Overall, this edition at long last makes accessible the first book of a work that has much to contribute to several disciplines. Bader has, on the whole, executed a difficult task well, and we should hope that this edition of book I will be followed by the edition of the entire work. Indeed, book VI is currently being edited by the scholars Levenson and Martin, and a project looking at the Latin translations of Josephus began at the University of Bern in April 2019. We are finally seeing a renewal of scholarly attention to these curious yet scarcely examined translations, and Bader’s edition makes important progress.
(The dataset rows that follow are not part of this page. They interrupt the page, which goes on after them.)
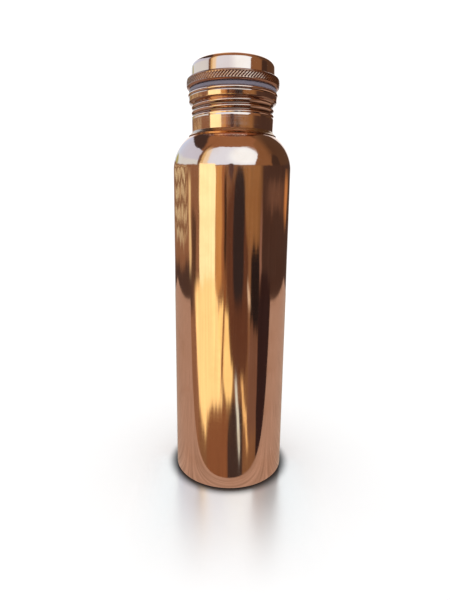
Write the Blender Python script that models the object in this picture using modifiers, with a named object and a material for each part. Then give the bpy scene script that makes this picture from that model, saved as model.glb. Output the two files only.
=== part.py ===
"""Copper water bottle with a plug-type screw cap.

Units are metres and +Z is up. The origin is the centre of the base, on the plane that the bottle
stands on. Every turned piece is a profile of (radius, height) points and a Screw modifier.
"""
import math

import bpy

MM = 0.001
COLLECTION_NAME = "copper_water_bottle"
SEGMENTS = 48                  # facets round each turned piece
GAP = 0.3 * MM                 # play between pieces that touch on the real bottle

# Body: one drawn wall with a rounded shoulder
BODY_RADIUS = 37.0 * MM
WALL = 0.8 * MM
SHOULDER_START = 202.3 * MM    # height where the straight wall ends
SHOULDER_RADIUS = 24.0 * MM
SHOULDER_HOLE = 26.05 * MM     # outer radius of the hole that the neck stands in
BASE_CORNER = 1.5 * MM
BASE_LIP_RADIUS = 34.2 * MM    # inner edge of the lip that the bottle rests on

# Base pan: a dished disc with an upturned flange, inside the wall
PAN_RADIUS = 35.8 * MM
PAN_FLANGE_HEIGHT = 6.0 * MM
PAN_RECESS = 3.6 * MM
PAN_FOOT_RADIUS = 32.5 * MM
PAN_FACE_RADIUS = 29.5 * MM

# Neck: a thin tube with a thread rolled into its wall and a flared mouth lip.
# Heights from here on are measured from the mouth plane.
MOUTH_HEIGHT = 246.75 * MM
NECK_RADIUS = 25.25 * MM
NECK_WALL = 0.7 * MM
NECK_LENGTH = 25.5 * MM
LIP_RADIUS = 27.4 * MM
LIP_EDGE = 0.9 * MM            # rounding of the lip's rim
FLARE_DEPTH = 5.0 * MM         # depth below the mouth where the lip's flare begins

# Rolled thread: single start, right-hand
PITCH = 3.15 * MM
THREAD_DEPTH = 0.5 * MM        # half the height between a groove and a ridge
THREAD_SINK = 0.35 * MM        # how far the thread's middle lies inside the neck's wall line
THREAD_TOP = -5.3 * MM
THREAD_BOTTOM = -14.7 * MM
FRONT_RIDGE = -13.45 * MM      # lowest ridge, on the side that faces -Y
ROWS_PER_TURN = 7

# Sealing ring, between the mouth lip and the cap
SEAL_BOTTOM = GAP
SEAL_TOP = 2.25 * MM
SEAL_INNER_RADIUS = 23.75 * MM
SEAL_OUTER_RADIUS = 26.75 * MM

# Cap
CAP_SEAT = SEAL_TOP + GAP      # underside of the plug's flange and of the grip ring
FLANGE_RADIUS = 25.5 * MM
FLANGE_THICKNESS = 0.95 * MM
PLUG_ROOT_RADIUS = 23.3 * MM
PLUG_BORE_RADIUS = 22.5 * MM
PLUG_LIP_RADIUS = 21.3 * MM
PLUG_BOTTOM = -14.15 * MM
PLUG_LIP_THICKNESS = 0.5 * MM
PLUG_THREAD_DEPTH = 0.45 * MM
PLUG_THREAD_TOP = -4.2 * MM
PLUG_THREAD_BOTTOM = -13.6 * MM
DISC_THICKNESS = 0.8 * MM
RING_BORE_RADIUS = 25.95 * MM
RING_RADIUS = 28.38 * MM
RING_WIDEST = 6.65 * MM
RING_TOP = 8.55 * MM
RING_BOTTOM_RADIUS = 26.6 * MM
RING_TOP_RADIUS = 27.2 * MM
CAP_FOOT_RADIUS = 25.6 * MM
CAP_TOP_RADIUS = 25.3 * MM     # the cup narrows a little towards its top
CAP_CORNER_WIDTH = 4.3 * MM
CAP_CORNER_HEIGHT = 3.6 * MM
CAP_TOP = 17.8 * MM
CAP_CROWN = 0.2 * MM           # rise of the cup's top from its corner to its centre

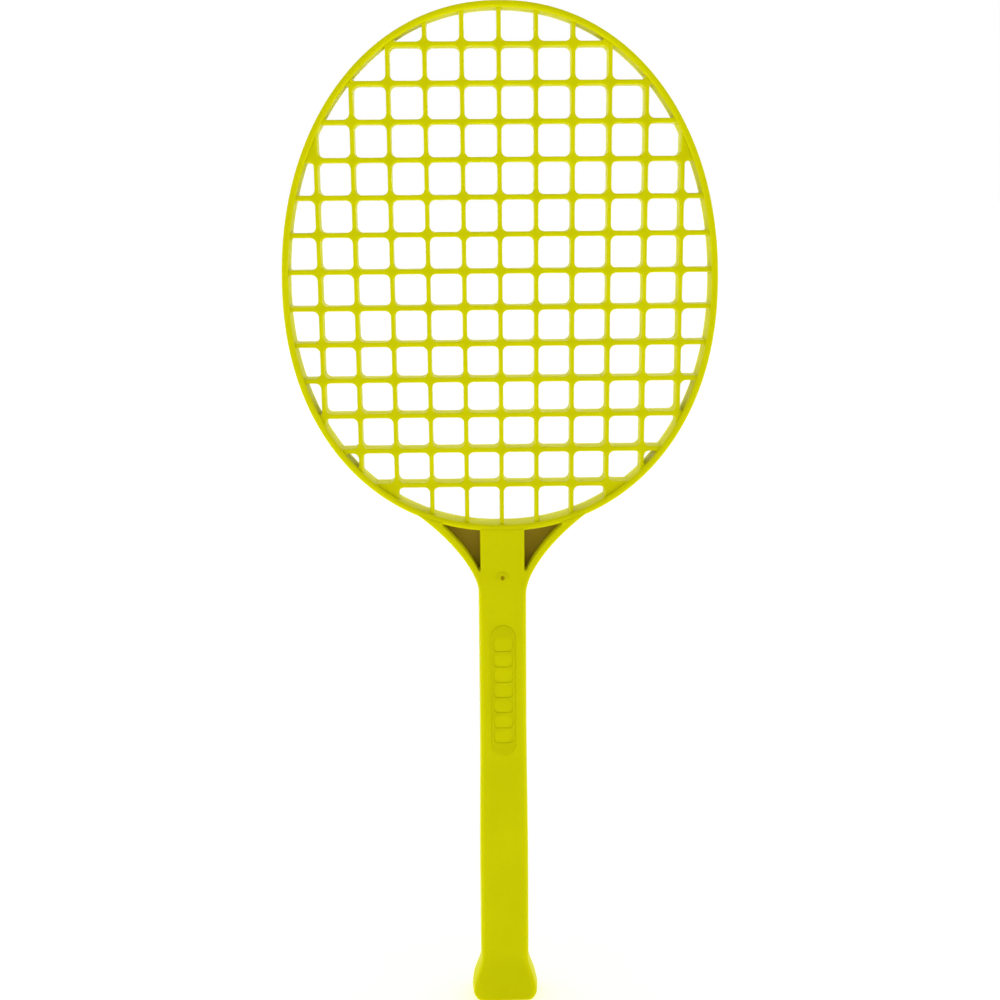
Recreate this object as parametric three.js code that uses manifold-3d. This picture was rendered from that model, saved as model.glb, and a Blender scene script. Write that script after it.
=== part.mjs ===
// A play racket moulded in yellow plastic: an oval head filled by a square lattice of ribs, a throat whose two
// pockets have a floor half way through, and a cored handle that ends in a flared butt closed by a plug.
// Millimetres. +Z runs from the butt to the tip of the head, the front faces -Y, and the origin is the
// middle of the hand grip, on the racket's centre line.
import * as THREE from "three";
import { mergeVertices } from "three/addons/utils/BufferGeometryUtils.js";
import Module from "manifold-3d";

const wasm = await Module();
wasm.setup();

const FIT_GAP = 0.3; // between neighbouring pieces

// Head: a superellipse whose upper and lower halves share one width
const HEAD_CENTRE_Z = 271.6;
const HEAD_HALF_WIDTH = 99.3;
const HEAD_UPPER = { height: 124.1, power: 2.1 };
const HEAD_LOWER = { height: 113.3, power: 2.14 };
const HEAD_STEPS = 96;
const RIM_WALL = 3.6;
const RIM_DEPTH = 16;
const RIM_DRAFT = 0.4; // how much each face of the wall leans back from the parting line

// Lattice: ribs on a square grid about its own centre crossing
const LATTICE_CENTRE_Z = 279;
const LATTICE_PITCH = 16.4;
const LATTICE_DEPTH = 12;
const MAINS = 11; // ribs along Z
const CROSSES = 13; // ribs along X
const MAIN_WIDTH = 2.2;
const CROSS_WIDTH = 2.4;
const CELL_CORNER = 2.4;
const SMALLEST_CELL = 3.8; // a cell that opens less than this beside the rim is left solid

// Throat: its outer flank runs from the handle's side up to the rim as one curve
const THROAT_DEPTH = 16;
const HANDLE_NECK_HALF = 11.45;
const FLANK = new THREE.CubicBezierCurve(
  new THREE.Vector2(HANDLE_NECK_HALF, 128),
  new THREE.Vector2(HANDLE_NECK_HALF, 144),
  new THREE.Vector2(39, 169.2),
  new THREE.Vector2(55, 175.6),
);
const FLANK_STEPS = 18;
const ARM_WALL_AT_HANDLE = 3.2;
const ARM_WALL_AT_RIM = 4.4;
const POCKET_BOTTOM_Z = 143.4;
const WEB_THICKNESS = 3;
const NECK_HALF = 10.6;
const NECK_BOTTOM_Z = 120;
const NECK_EDGE = 0.1; // edge radius of the neck, as a share of its half depth

// Handle: rounded bar, cored from the butt end
const HANDLE_DEPTH = 18;
const HANDLE_CORNER = 0.28; // edge radius as a share of the half width and half depth
const HANDLE_BOTTOM_Z = -62;
const HANDLE_LEVELS = 12;
const GRIP_HALF = 12.1;
const GRIP_SWELL = { from: 65, to: -15 }; // the handle widens to the grip between these levels
const BUTT_Z = -84.5;
const BUTT_HALF = 16.6;
const BUTT_DEPTH = 22;
const BUTT_FLARE = { from: -62, to: -80 };
const BUTT_END_ROUND = 5;
const END_ROUND_WIDE = 0.8; // share of the end radius taken off the width and off the depth
const END_ROUND_DEEP = 0.3;
const END_ROUND_RISES = [0, 0.7, 2.5]; // levels that draw the end radius, above the end
const BUTT_LEVELS = 6;
const CORE = { width: 17, depth: 12, corner: 2, top: 75 };
const PLUG_LENGTH = 9;
const PLUG_WALL = 2;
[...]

There are few errata. The scholar Heinz Schreckenberg is throughout referred to as Schreckenberger, at 1.120 the Latin text has “summöa” for summo, and p. 245 directs to Kapitel K rather than Kapitel J. The apparatus can also become slightly unwieldy: occasionally we have the apparatus for a section on one page but the text of that section on another, necessitating flicking back and forth.
 C. Boysen (1898), Flavii Josephi Opera ex Versione Latina Antiqua ·Pars VI, De Iudaeorum Vetustates sive Contra Apionem, CSEL 37, Vienna; V. Ussani & C. Mras (1932–1960), Hegesippi qui dicitur historiae libri V, CSEL 66.1–2, Vienna; F. Blatt (1958), The Latin Josephus. I: Introduction and Text: The Antiquities, Books I–V, Copenhagen.
 See E. Schürer (1973–1987), The History of the Jewish People in the Age of Jesus Christ (rev. and ed. Geza Vermes, Fergus Millar and Martin Goodman, Edinburgh, pp. 58–59.